EXERCISE AIM:
Reproduce, word for word, every line from the first one down to the line containing "in imported if", and nothing else.

SOURCE DATA:
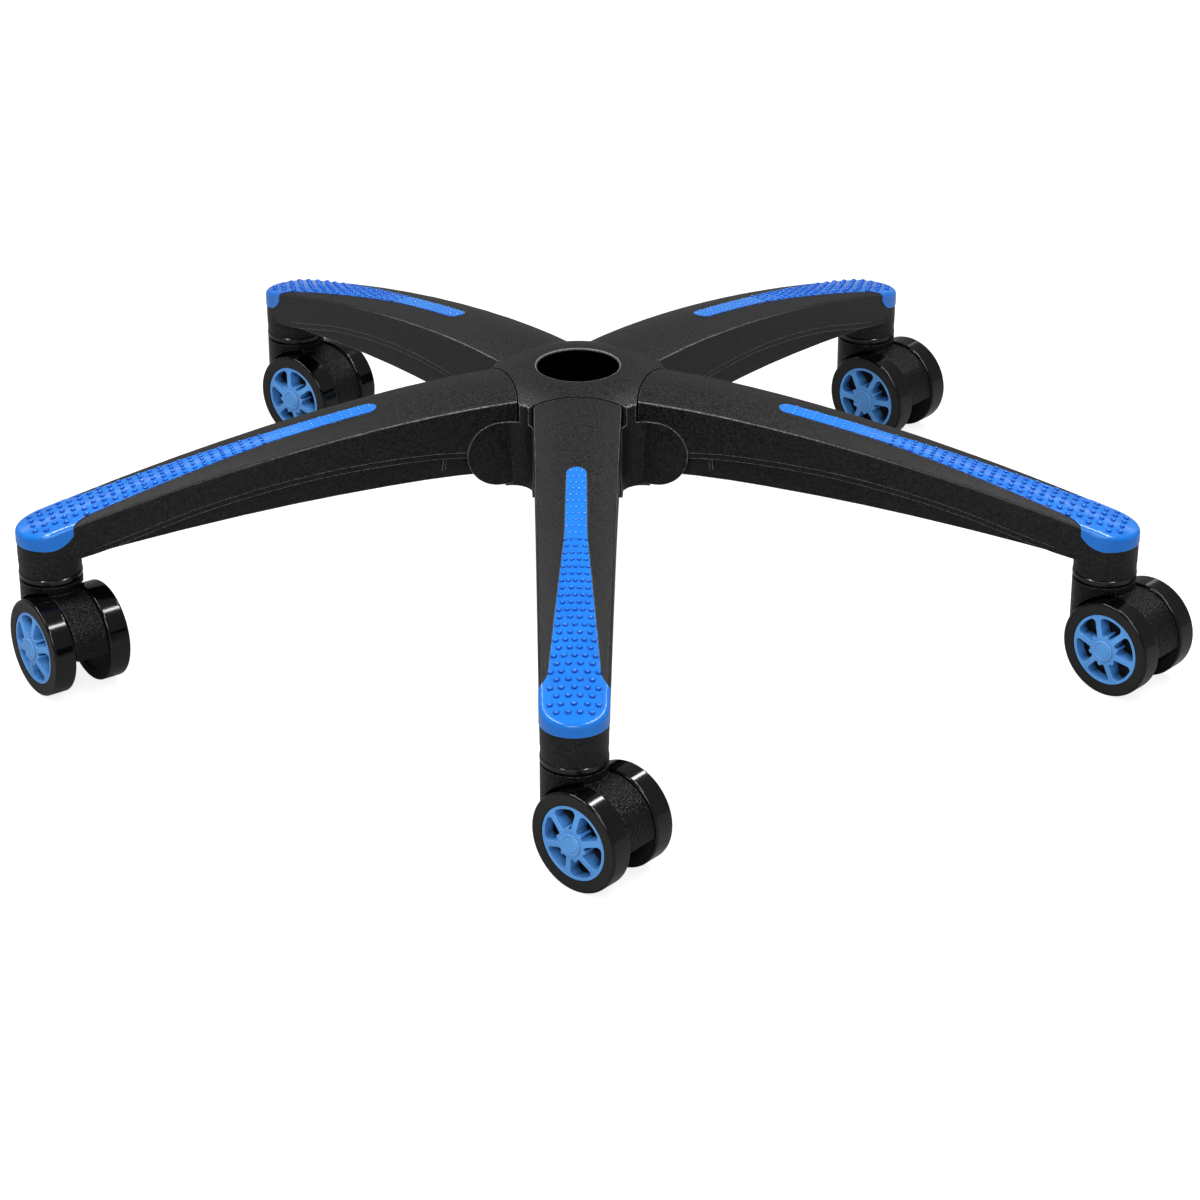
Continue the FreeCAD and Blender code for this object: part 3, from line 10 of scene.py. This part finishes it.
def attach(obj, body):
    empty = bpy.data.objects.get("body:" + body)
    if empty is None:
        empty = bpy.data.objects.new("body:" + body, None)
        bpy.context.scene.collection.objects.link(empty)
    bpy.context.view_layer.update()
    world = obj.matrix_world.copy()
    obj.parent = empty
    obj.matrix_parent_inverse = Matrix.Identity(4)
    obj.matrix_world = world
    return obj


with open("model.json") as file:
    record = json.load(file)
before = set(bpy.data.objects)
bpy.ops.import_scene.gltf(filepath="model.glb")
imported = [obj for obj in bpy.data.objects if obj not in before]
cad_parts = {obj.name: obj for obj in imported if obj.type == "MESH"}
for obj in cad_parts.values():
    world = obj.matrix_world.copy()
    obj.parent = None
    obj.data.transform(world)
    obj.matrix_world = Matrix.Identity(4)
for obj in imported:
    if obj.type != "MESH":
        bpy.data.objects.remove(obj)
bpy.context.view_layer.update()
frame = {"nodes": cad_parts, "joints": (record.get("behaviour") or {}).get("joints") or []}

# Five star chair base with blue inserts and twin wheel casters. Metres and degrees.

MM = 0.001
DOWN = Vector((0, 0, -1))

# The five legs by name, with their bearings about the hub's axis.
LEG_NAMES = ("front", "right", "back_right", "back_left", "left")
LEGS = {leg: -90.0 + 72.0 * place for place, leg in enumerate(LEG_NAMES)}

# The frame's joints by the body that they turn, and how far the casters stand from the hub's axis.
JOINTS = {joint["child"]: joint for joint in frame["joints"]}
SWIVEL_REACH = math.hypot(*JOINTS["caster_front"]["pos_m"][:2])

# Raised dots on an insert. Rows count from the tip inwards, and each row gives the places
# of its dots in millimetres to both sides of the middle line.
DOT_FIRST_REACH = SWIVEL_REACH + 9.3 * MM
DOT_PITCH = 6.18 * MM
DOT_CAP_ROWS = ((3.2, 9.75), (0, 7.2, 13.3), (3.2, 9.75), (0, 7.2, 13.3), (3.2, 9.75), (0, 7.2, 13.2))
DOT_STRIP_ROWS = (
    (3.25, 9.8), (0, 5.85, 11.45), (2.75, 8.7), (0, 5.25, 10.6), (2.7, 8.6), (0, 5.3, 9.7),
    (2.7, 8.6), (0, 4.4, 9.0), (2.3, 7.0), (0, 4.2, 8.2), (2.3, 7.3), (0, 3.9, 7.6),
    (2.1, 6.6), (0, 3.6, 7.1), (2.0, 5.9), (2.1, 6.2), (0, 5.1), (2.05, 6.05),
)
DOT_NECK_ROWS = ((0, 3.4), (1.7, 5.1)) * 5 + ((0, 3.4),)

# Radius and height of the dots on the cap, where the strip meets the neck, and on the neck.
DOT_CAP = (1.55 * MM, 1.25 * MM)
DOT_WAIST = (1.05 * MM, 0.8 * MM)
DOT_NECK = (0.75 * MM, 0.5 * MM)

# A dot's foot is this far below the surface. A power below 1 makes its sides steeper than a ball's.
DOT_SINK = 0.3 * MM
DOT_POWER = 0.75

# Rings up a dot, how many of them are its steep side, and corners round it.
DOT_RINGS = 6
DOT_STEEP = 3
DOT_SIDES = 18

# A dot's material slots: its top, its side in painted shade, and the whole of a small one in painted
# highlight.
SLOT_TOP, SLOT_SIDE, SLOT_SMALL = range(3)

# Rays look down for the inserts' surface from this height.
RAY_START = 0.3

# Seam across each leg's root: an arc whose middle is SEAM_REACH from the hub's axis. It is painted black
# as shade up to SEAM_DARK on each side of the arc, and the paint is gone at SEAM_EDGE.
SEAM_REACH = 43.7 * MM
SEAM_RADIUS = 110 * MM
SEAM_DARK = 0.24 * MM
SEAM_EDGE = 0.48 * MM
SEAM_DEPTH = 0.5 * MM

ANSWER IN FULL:
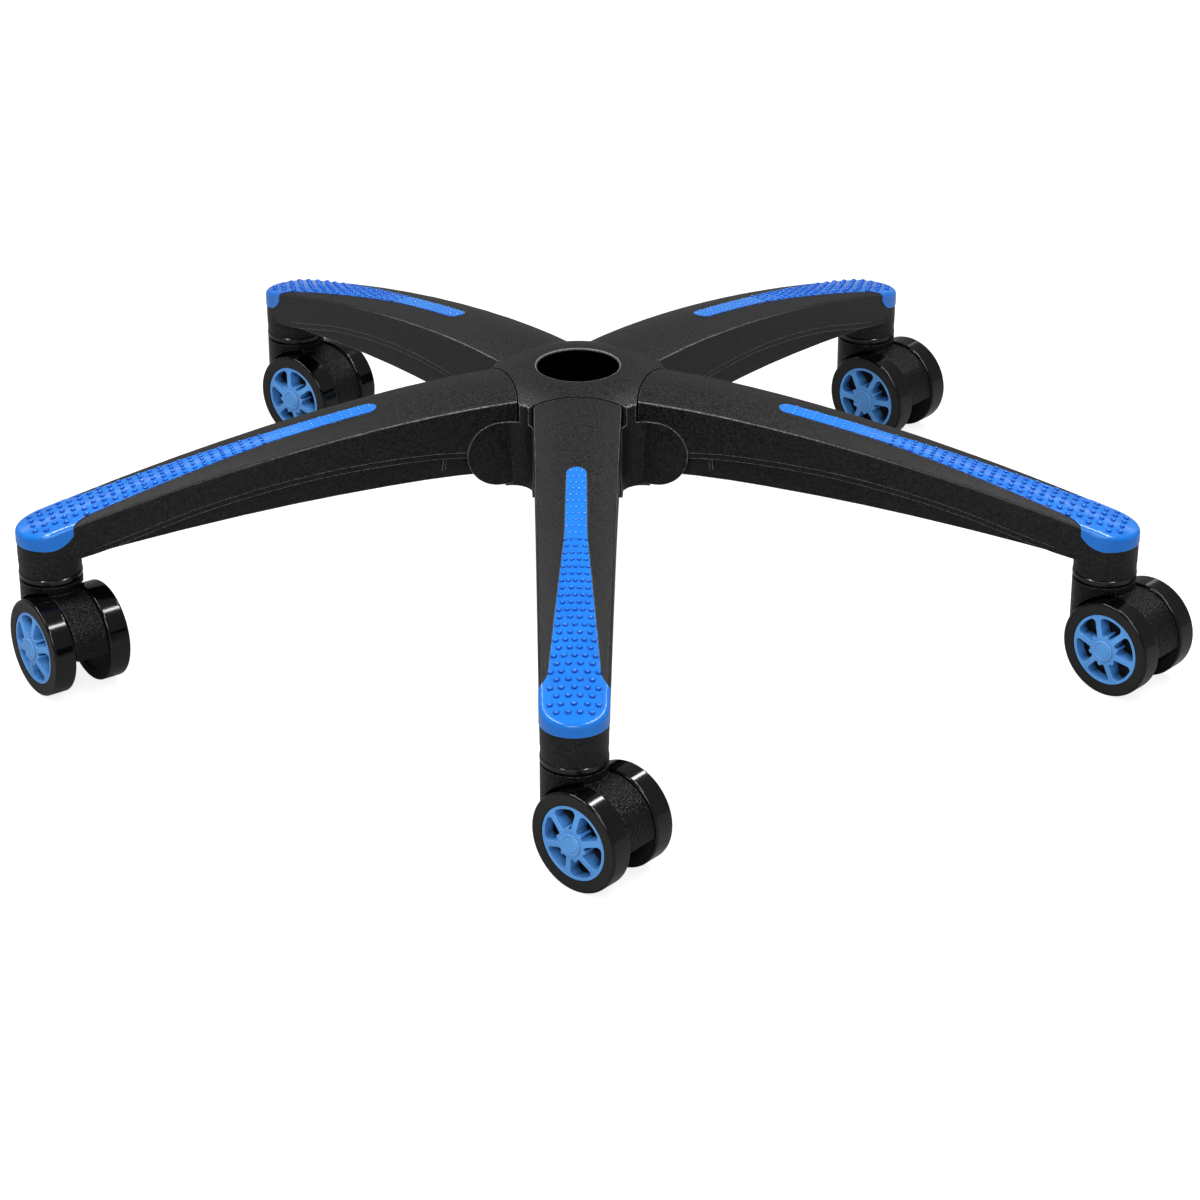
Continue the FreeCAD and Blender code for this object: part 3, from line 10 of scene.py. This part finishes it.
def attach(obj, body):
    empty = bpy.data.objects.get("body:" + body)
    if empty is None:
        empty = bpy.data.objects.new("body:" + body, None)
        bpy.context.scene.collection.objects.link(empty)
    bpy.context.view_layer.update()
    world = obj.matrix_world.copy()
    obj.parent = empty
    obj.matrix_parent_inverse = Matrix.Identity(4)
    obj.matrix_world = world
    return obj


with open("model.json") as file:
    record = json.load(file)
before = set(bpy.data.objects)
bpy.ops.import_scene.gltf(filepath="model.glb")
imported = [obj for obj in bpy.data.objects if obj not in before]
cad_parts = {obj.name: obj for obj in imported if obj.type == "MESH"}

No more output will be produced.